Among the most singular objects bequeathed by late-antique Rome to posterity are the fondi d'oro — the bases of cups and dishes whose decoration, executed in engraved gold leaf, was imprisoned between two layers of glass. A fraction of this corpus — the most precious for the historian of diasporas — bears the emblems of Judaism: the seven-branched menorah, the Torah ark, the lulav, the shofar, the etrog. These discs, torn from their original vessels, were repurposed to mark and adorn the tombs of the Jewish catacombs of the City.
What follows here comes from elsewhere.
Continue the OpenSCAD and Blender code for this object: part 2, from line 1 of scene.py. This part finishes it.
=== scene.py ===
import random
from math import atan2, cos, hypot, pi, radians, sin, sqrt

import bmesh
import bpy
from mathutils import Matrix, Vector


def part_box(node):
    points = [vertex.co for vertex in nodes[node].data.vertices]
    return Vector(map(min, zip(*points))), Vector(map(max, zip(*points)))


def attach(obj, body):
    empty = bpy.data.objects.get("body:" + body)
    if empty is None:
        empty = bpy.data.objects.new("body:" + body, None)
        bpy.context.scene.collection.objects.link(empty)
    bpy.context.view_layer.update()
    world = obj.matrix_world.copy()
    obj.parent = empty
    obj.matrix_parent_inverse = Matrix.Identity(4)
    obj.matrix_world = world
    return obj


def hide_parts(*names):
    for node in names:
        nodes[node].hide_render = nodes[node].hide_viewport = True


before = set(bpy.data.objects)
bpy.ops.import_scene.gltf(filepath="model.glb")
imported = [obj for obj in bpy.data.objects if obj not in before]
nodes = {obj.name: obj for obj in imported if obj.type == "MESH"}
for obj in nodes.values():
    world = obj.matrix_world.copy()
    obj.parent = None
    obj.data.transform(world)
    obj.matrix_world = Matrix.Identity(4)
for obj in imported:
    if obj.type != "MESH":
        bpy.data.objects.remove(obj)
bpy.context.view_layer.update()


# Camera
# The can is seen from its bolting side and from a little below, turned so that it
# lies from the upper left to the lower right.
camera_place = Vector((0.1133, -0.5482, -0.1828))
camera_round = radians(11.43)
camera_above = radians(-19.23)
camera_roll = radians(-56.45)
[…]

In the catacombs of Rome, Jews placed gilded glass discs depicting the menorah and the Torah ark upon their graves, along with symbols of the festival of Sukkot, in the same manner as Christians placed there discs showing saints.
This Great Book sets out to trace, insofar as archives and scholarship permit, the history of these objects: their technique, their function, their iconography, the funerary contexts that preserved them, and finally the extraordinary modern trajectory of their discovery, their collection, and sometimes their spoliation. The "Probable" status of this introduction signals from the outset that, behind the well-established materiality of the glasses, uncertainties remain: regarding their precise dating, the exact use of the cups from which they derive, and the identity of the Jewish families who commissioned them.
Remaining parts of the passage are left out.